J.D.: It's not actually a sequel, though people might call it that. Earlene Fontana and her son are important characters in the book, and I suppose, it's at least in part a further examination of the Fontana curse. There are a couple of sections cut from LP&L that appear in Paradise, but only as material in the appendix. It's set in a fictional Louisiana town called Shiver-de-Freeze, a boot-shaped precinct deep in the Louisiana swamp, famous for its healing waters and curious fauna. The Engrams live here, a deaf-mute family with a physical language so private that no one else knows what they're saying. So does Delano Smith who paints the town's spiritual history on the windows of the Black & Lovely Grocery.

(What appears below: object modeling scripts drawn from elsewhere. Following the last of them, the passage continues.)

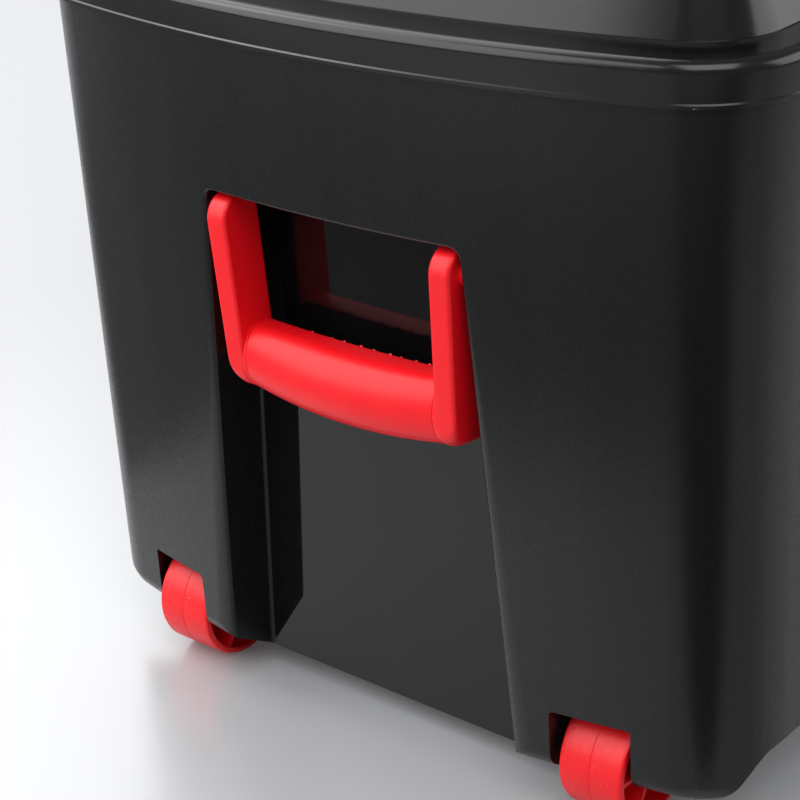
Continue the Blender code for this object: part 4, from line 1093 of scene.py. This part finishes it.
# %% [markdown]
# An arm has a round head about its pivot, a shank that leans out a little and a toe that bends in
# under the grip. It could be a flat plate. The real one has a small round on every edge and a
# larger one under its toe, so its outline is drawn again at many places across its thickness.
# %% An arm from the side
ARM_DROP = 0.083
ARM_STEPS = 28
TOE_STEPS = 12
SHANK_SHARES = (
    (1.155, -0.79),
    (1.175, -0.95),
    (1.14, -0.985),
    (0.95, -1.0),
    (0.624, -0.993),
)
TOE_CURVE_SHARES = ((0.624, -0.993), (-0.68, -0.985), (-0.762, -0.86))


def arm_outline(shrink, lift):
    """An arm seen from the side, from its pivot: a round head, a straight shank, a bent toe."""
    head = ARM_RADIUS - shrink
    drop = ARM_DROP - shrink - lift
    points = arc(0, 0, head, 180, 0, ARM_STEPS)
    points += [(head * a, drop * b) for a, b in SHANK_SHARES]
    (a0, b0), (a1, b1), (a2, b2) = TOE_CURVE_SHARES
    for i in range(1, TOE_STEPS + 1):
        share = i / TOE_STEPS
        a = a0 * (1 - share) ** 2 + 2 * a1 * share * (1 - share) + a2 * share * share
        b = b0 * (1 - share) ** 2 + 2 * b1 * share * (1 - share) + b2 * share * share
        points.append((head * a, drop * b))
    return points


print("an arm's outline has", len(arm_outline(0, 0)), "points")

# %% The slices of an arm
ARM_EDGE = 0.0018
ARM_FOOT_ROUND = 0.008
EDGE_STEPS = 4


def arm_slices():
    """Places across an arm, with how far its outline shrinks and its foot lifts at each."""
    start = ARM_OUTER - ARM_FOOT_ROUND
    slices = []
    for i in range(EDGE_STEPS + 1):
        angle = math.pi / 2 * i / EDGE_STEPS
        slices.append((ARM_INNER + ARM_EDGE * (1 - math.cos(angle)), ARM_EDGE * (1 - math.sin(angle))))
    for i in range(TOE_STEPS):
        slices.append((start + (ARM_FOOT_ROUND - ARM_EDGE) * i / TOE_STEPS, 0))
    for i in range(EDGE_STEPS + 1):
        angle = math.pi / 2 * (1 - i / EDGE_STEPS)
        slices.append((ARM_OUTER - ARM_EDGE * (1 - math.cos(angle)), ARM_EDGE * (1 - math.sin(angle))))
    lifted = []
    for across, shrink in slices:
        past = max(across - start, 0)
        lift = ARM_FOOT_ROUND - math.sqrt(max(ARM_FOOT_ROUND**2 - past**2, 0))
        lifted.append((across, shrink, lift))
    return lifted


print("an arm has", len(arm_slices()), "slices")


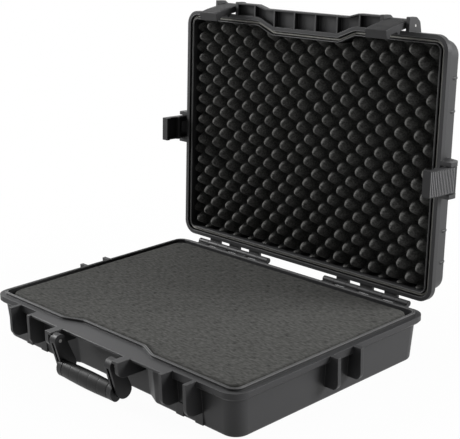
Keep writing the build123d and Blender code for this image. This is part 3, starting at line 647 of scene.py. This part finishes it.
world = bpy.data.worlds.new("studio")
bpy.context.scene.world = world
world.use_nodes = True
world_tree = world.node_tree
world_tree.nodes.clear()
fill = add(world_tree, "ShaderNodeBackground", {"Color": (1, 1, 1, 1), "Strength": 0.04})
white = add(world_tree, "ShaderNodeBackground", {"Color": (1, 1, 1, 1), "Strength": 1.0})
world_mix = add(world_tree, "ShaderNodeMixShader",
                links={0: (seen_directly(world_tree), 0), 1: (fill, 0), 2: (white, 0)})
add(world_tree, "ShaderNodeOutputWorld", links={"Surface": (world_mix, 0)})


def softbox(name, place, target, size, power):
    """Square area lamp aimed at a point, in metres and watts."""
    lamp = bpy.data.lights.new(name, "AREA")
    lamp.shape = "SQUARE"
    lamp.size = size
    lamp.energy = power
    holder = bpy.data.objects.new(name, lamp)
    holder.location = place
    holder.rotation_euler = (Vector(target) - Vector(place)).to_track_quat("-Z", "Y").to_euler()
    bpy.context.scene.collection.objects.link(holder)


softbox("light_above", place=(-0.6, 0.4, 2.3), target=(0, 0, 0), size=1.2, power=15.0)
softbox("light_left", place=(-2.3, -0.65, 1.3), target=(0, 0, 0.15), size=0.9, power=72.0)
softbox("light_right", place=(1.9, 1.35, 1.15), target=(0.1, 0, 0.15), size=1.0, power=64.0)

# The camera was fitted to the edges in the photo. Yaw turns it from +Y towards +X, and pitch is downwards.
camera_place = (1.194469, -1.075443, 0.679241)
yaw, pitch, roll = (math.radians(angle) for angle in (-46.48419, 16.64198, -1.11496))
camera_data = bpy.data.cameras.new("camera")
camera_data.lens = 88.73
camera_data.sensor_width = 36.0
camera = bpy.data.objects.new("camera", camera_data)
forward = Vector((math.sin(yaw) * math.cos(pitch), math.cos(yaw) * math.cos(pitch), -math.sin(pitch)))
level = Vector((math.cos(yaw), -math.sin(yaw), 0))
above = level.cross(forward)
right = math.cos(roll) * level + math.sin(roll) * above
up = -math.sin(roll) * level + math.cos(roll) * above
camera.matrix_world = Matrix.Translation(camera_place) @ Matrix((right, up, -forward)).transposed().to_4x4()
bpy.context.scene.collection.objects.link(camera)
bpy.context.scene.camera = camera
bpy.context.scene.view_settings.view_transform = "Standard"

Grisham Loudermilk's marrying Ariane Thevenot at Paradise, the family's ancestral home, and we're home for the wedding. Grisham's cousin Adlai Birdsong has fallen desperately in love with the bride-to-be, and has just one week to win her hand. Adlai's daddy Royce struggles to salvage what he can of his past from the ravages of Alzheimers. Father Pat McDermott, who has come to preside at the marriage, realizes his own passion for the mother of the bride. Alvin Lee Loudermilk's younger wife falls for the Best Man, and the conjoined twins, Tous-les-Deux, train their eyes on Boudou Fontana, the last of the star-crossed Fontana clan. And we go from there.
M.R.: Does that mean there is going to be more of the Fontana curse to come?
J.D.: Well, I don't have any plans to resurrect any other Fontanas. Maybe in a short story. Maybe some years down the line I'll check in to see what Earlene and Boudou are up to.